In the past half-century, Danish scholar, Dr. Louis Hjelmslev, completed independent research into the root structure of languages. His book, “LANGUAGE: AN INTRODUCTION” (University of Wisconsin Press, 1970), pointed out the great influence of the Semitic tongue upon the Indo-European languages.
In his encyclopedic work, “THE WORD, THE DICTIONARY THAT REVEALS THE HEBREW SOURCE OF ENGLISH,” Hebrew language scholar, Dr. Isaac Elchanan Mozeson, gives over 5,000 English words with a Semitic origin. Dr. Mozeson teaches the English language at Yeshiva University, and completed ten years of original research in this subject. His conclusion was “that English and Hebrew are profoundly connected.”
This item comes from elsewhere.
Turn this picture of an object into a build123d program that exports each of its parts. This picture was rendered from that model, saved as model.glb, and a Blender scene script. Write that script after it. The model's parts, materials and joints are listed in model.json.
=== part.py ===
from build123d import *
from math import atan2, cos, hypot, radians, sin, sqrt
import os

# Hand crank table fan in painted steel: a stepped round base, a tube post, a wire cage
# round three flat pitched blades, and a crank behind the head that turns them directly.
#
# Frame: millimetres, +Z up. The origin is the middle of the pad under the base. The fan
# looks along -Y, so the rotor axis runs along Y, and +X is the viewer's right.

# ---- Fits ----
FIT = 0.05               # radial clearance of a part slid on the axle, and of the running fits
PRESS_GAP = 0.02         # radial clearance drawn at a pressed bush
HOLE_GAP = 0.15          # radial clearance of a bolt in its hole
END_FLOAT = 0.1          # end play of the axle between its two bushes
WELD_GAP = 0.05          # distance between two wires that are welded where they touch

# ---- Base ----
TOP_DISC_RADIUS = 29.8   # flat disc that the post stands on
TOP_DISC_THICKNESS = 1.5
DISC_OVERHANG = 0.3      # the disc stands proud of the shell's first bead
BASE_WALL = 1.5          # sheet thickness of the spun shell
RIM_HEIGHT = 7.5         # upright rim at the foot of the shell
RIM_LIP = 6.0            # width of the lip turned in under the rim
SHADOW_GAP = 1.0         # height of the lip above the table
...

Dr. Terry Blodgett, chairman of the Southern Utah State College Language Department, received international attention in 1982 as a result of his research, which discovered “a major Hebrew influence” in the roots of the English language. A newspaper report commented, “Recent discoveries concerning the Germanic languages suggest there must have been extensive Hebrew influence in Europe, especially in England, Holland, Scandinavia and Germany during the last seven centuries of the pre-Christian era [700 B.C. to Christ].”
More about these scholars and their research is included in my research paper, “Five Scholars Prove the Link Exists” available from CBIA.
In these trying times, let us redouble our efforts to correct the misconceptions and falsehoods concerning the Bible and the British-Israel belief. May God bless you for taking part in promoting Biblical truth!